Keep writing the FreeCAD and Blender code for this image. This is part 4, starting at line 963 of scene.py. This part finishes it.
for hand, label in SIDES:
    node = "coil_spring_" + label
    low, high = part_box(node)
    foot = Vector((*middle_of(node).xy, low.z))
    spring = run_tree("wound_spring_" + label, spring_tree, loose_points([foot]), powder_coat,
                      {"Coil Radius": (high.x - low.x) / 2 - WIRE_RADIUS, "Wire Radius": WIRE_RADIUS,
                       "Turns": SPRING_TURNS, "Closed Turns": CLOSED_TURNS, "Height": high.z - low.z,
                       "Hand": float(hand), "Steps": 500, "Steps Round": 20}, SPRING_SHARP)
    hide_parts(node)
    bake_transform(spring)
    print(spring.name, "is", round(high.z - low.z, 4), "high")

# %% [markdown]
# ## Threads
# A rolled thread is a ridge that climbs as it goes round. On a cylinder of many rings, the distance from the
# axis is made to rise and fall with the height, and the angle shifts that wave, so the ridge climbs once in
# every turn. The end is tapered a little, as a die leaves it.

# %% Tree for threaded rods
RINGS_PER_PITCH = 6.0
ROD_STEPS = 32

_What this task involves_
Type out the whole listing above again, exactly as it stands.

_Written solution_
Keep writing the FreeCAD and Blender code for this image. This is part 4, starting at line 963 of scene.py. This part finishes it.
for hand, label in SIDES:
    node = "coil_spring_" + label
    low, high = part_box(node)
    foot = Vector((*middle_of(node).xy, low.z))
    spring = run_tree("wound_spring_" + label, spring_tree, loose_points([foot]), powder_coat,
                      {"Coil Radius": (high.x - low.x) / 2 - WIRE_RADIUS, "Wire Radius": WIRE_RADIUS,
                       "Turns": SPRING_TURNS, "Closed Turns": CLOSED_TURNS, "Height": high.z - low.z,
                       "Hand": float(hand), "Steps": 500, "Steps Round": 20}, SPRING_SHARP)
    hide_parts(node)
    bake_transform(spring)
    print(spring.name, "is", round(high.z - low.z, 4), "high")

# %% [markdown]
# ## Threads
# A rolled thread is a ridge that climbs as it goes round. On a cylinder of many rings, the distance from the
# axis is made to rise and fall with the height, and the angle shifts that wave, so the ridge climbs once in
# every turn. The end is tapered a little, as a die leaves it.

# %% Tree for threaded rods
RINGS_PER_PITCH = 6.0
ROD_STEPS = 32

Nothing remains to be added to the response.